Camps Just For Boys
WE held out the word computer. It was meant as consolation. My son had just been told he was going to day boy's summer camp and he was showing signs of rebellion. It was the first and last attempt at independence we allowed this summer.
"You get to work on a computer," I said. "They have a video period, and you can learn how to play badminton." Next we'll make him learn croquet, and the Japanese tea ceremony and how to do the waltz. "Look," I said, going for his weak spot, "the camps just around the corner from Sam the Record Man. Maybe I can get off work early and we can look for some good tapes." This is why my wife and I settled on a downtown day camp and not the backwoods canoe camp I went to at his age. The tape bribe wouldn't work in mosquito country.
It didn't work too well here. "I don't want to go to computer camp," he said. "I'm going to rap camp." Rap camp? I'd heard of baseball camp, music camp, diet camp, Russian hockey camp, etiquette camp and investment camp, but this was the first time I'd met someone who was going to rap camp.
"I don't think so," I said. "We've already paid for your day camp." Every now and then you have to imitate one of those TV fathers who knew best, just to see if you can still do them. But something inside me, the part that used to wonder why I had to string gimp and eat dehydrated soup and chant "Land of the silver birch, home of the beaver" at the age of 10, and now wonders why I spend my summer fingering a computer keyboard in downtown Toronto, thought that rap camp wasn't such a bad idea.
My parents tried to send me to this camp all day I looked them in the eye and I said "No way!" Their parents may have made them do this kind of crap, But who needs Word Perfect when your camp has rap?

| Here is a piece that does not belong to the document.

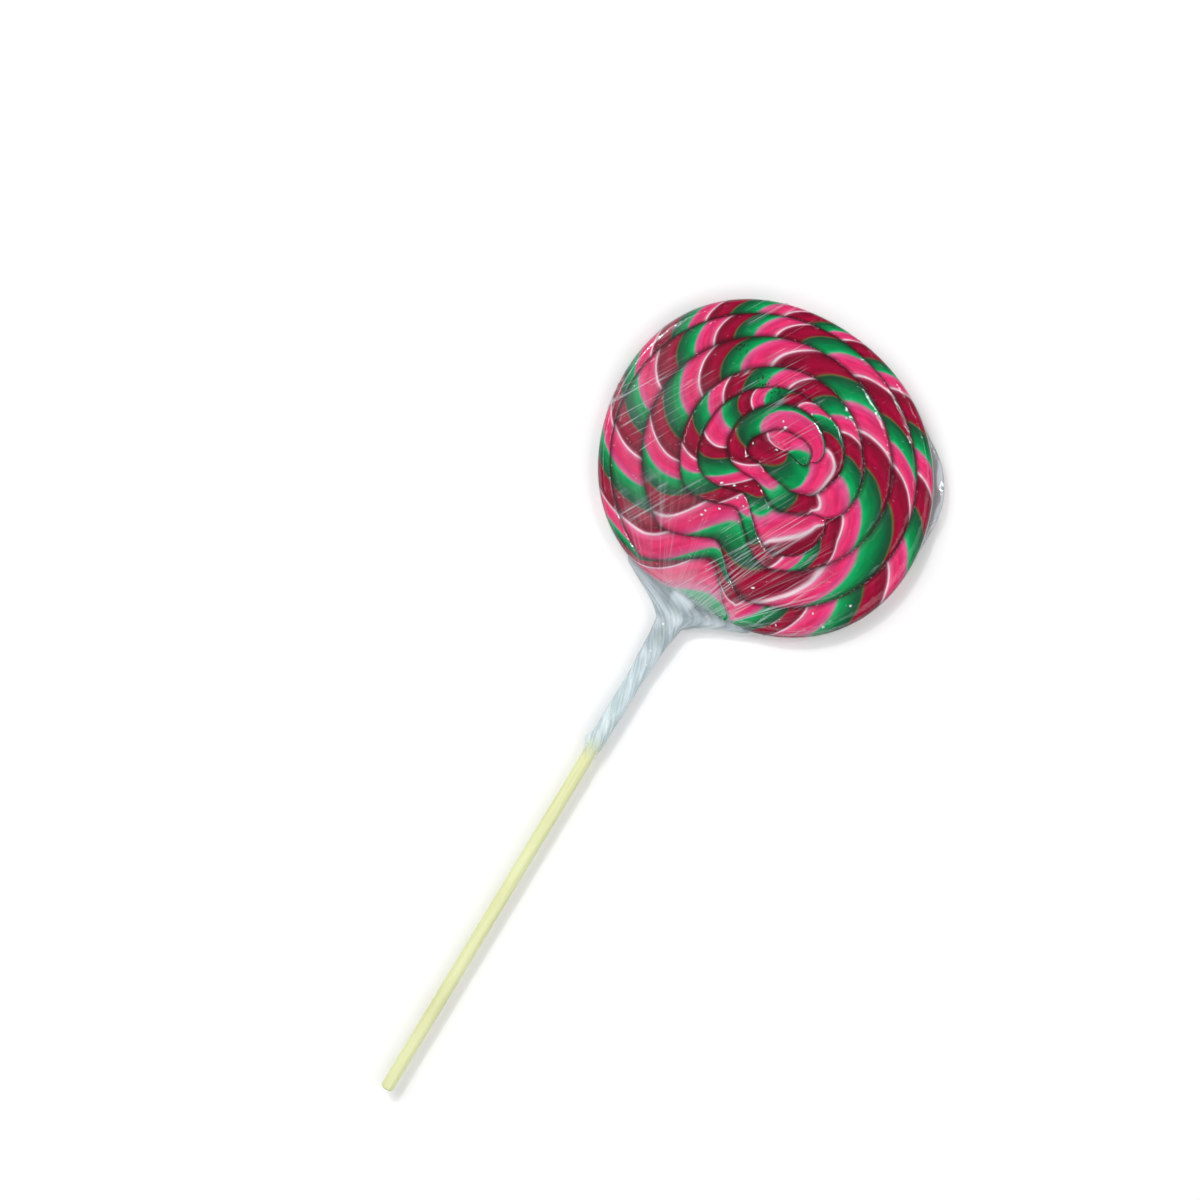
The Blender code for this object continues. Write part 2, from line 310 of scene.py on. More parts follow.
@dataclass(frozen=True)
class SugarFinish:
    """Glossy boiled sugar, striped white, pink, green and crimson along the rope.

    Lengths are in millimetres. Each stop is a share of one repeat and its screen colour.
    """

    roughness: Point = (0.34, 0.46)
    gloss: float = 0.05
    wobble: float = 0.018
    pulled: Triple = (9.0, 1.6, 9.0)
    pulled_tone: Point = (0.80, 1.10)
    # Painted shade in the grooves between the turns: full depth, soft share and tint.
    groove_shade_full: float = 0.76
    groove_shade: float = 0.42
    groove_shade_tint: Colour = (44, 4, 18)
    pit_scale: float = 520.0
    pit_spots: tuple[Point, ...] = ((-36.2, 43.3), (-12.0, 33.7), (-20.2, 35.5), (22.0, -38.0))
    pit_level: float = 12.0
    pit_reach: float = 5.5
    # Painted shade in the pits: its strength and tint.
    pit_shade: float = 0.85
    pit_shade_tint: Colour = (26, 18, 22)
    uneven_scale: float = 240.0
    relief: float = 0.3
    stops: tuple[tuple[float, Colour], ...] = (
        (0.000, (236, 212, 220)), (0.008, (232, 200, 210)), (0.022, (226, 104, 148)),
        (0.070, (222, 58, 112)), (0.180, (224, 41, 104)), (0.260, (218, 64, 124)),
        (0.310, (206, 100, 142)), (0.336, (104, 158, 122)), (0.356, (12, 166, 98)),
        (0.400, (0, 150, 80)), (0.470, (0, 126, 68)), (0.560, (8, 96, 56)),
        (0.636, (28, 72, 50)), (0.658, (86, 98, 50)), (0.674, (136, 40, 46)),
        (0.700, (146, 0, 46)), (0.790, (157, 0, 52)), (0.880, (135, 2, 43)),
        (0.945, (126, 8, 44)), (0.978, (164, 68, 96)), (0.992, (226, 184, 196)),
    )

    def stripe(self, graph: Graph, turn: Socket) -> Socket:
        """Colour along one repeat of the stripes.

        Args:
            graph: the material's graph.
            turn: 0 at a white line, 1 at the next.

        Returns:
            The colour socket.
        """
        ramp = graph.add("ShaderNodeValToRGB", {0: turn})
        elements = ramp.color_ramp.elements
        while len(elements) > 1:
            elements.remove(elements[-1])
        elements[0].position = 0.0
        elements[0].color = shade(*self.stops[0][1])
        for position, colour in (*self.stops[1:], (1.0, self.stops[0][1])):
            elements.new(position).color = shade(*colour)
        return ramp.outputs[0]

    def pits(self, graph: Graph, place: Socket) -> Socket:
        """Mask of painted shade: near-black dots for small pits, which stand in a few clusters.

        Args:
            graph: the material's graph.
            place: Object coordinates.

        Returns:
            The mask socket.
        """
        cells = graph.add("ShaderNodeTexVoronoi", {"Vector": place, "Scale": self.pit_scale},
                          voronoi_dimensions="2D")
        dots = graph.span(cells.outputs["Distance"], 0.16, 0.30, 1.0, 0.0)
        near = graph.spots(place, self.pit_spots, self.pit_level,
                           0.3 * self.pit_reach, self.pit_reach)
        return graph.times(graph.times(dots, near), self.pit_shade)

    def build(self) -> bpy.types.Material:
        """Make the material; it reads the piece's own UV map, phase and share across.

        Returns:
            The material.
        """
        material, graph, shader = fresh("candy_sugar")
        rope, place = graph.rope(), graph.place()
        phase, share, _ = graph.parts(rope)
        wobble = graph.times(graph.minus(graph.noise(place, 90.0, 1.0), 0.5), self.wobble)
        colour = self.stripe(graph, graph.math("FRACT", graph.plus(phase, wobble)))
        pulled, _ = streaks(graph, rope, self.pulled)
        tone = graph.span(pulled, 0.3, 0.7, *self.pulled_tone)
        colour = graph.mix(1.0, colour, graph.vector(tone, tone, tone), "MULTIPLY")
        # Painted shade: the colour is darkened towards the grooves between the turns.
        away = graph.off_middle(share)
        groove_shade_mask = graph.plus(graph.span(away, 0.86, 0.98, 0.0, self.groove_shade_full - self.groove_shade),
                          graph.span(away, 0.62, 1.0, 0.0, self.groove_shade))
        colour = graph.mix(groove_shade_mask, colour, shade(*self.groove_shade_tint))
        # Painted shade: near-black dots where the small pits are.
        colour = graph.mix(self.pits(graph, place), colour, shade(*self.pit_shade_tint))
        uneven = graph.noise(place, self.uneven_scale)
        height = graph.plus(graph.times(uneven, 0.5), graph.times(pulled, 0.5))
        graph.feed(shader, {
            "Base Color": colour,
            "Roughness": graph.span(uneven, 0.35, 0.7, *self.roughness),
            "Normal": graph.bump(height, 0.4, self.relief),
            "Specular IOR Level": self.gloss,
        })
        return material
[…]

Day camp has started. My son disappears at 8 a.m. before he's awake enough to protest. It's not so bad. They gave out camp T-shirts with neon letters and you can buy junk food from the camp cafeteria at snack time. Maybe the happy campers will get to do their rap number in the video period or generate a virus in computer class or brain each other with shuttlecocks.
But I don't think so. Something about summer camp seems to have, can I say it, a civilizing effect on the young. It also seems to be very tiring, which makes me wonder if the two go together. The children swim, work their way through an exercise circuit and play soccer, badminton, baseball and squash. The computers and videos are there to lure in the progressive parent and the reluctant child, but the humanizing comes from muscles and sweat.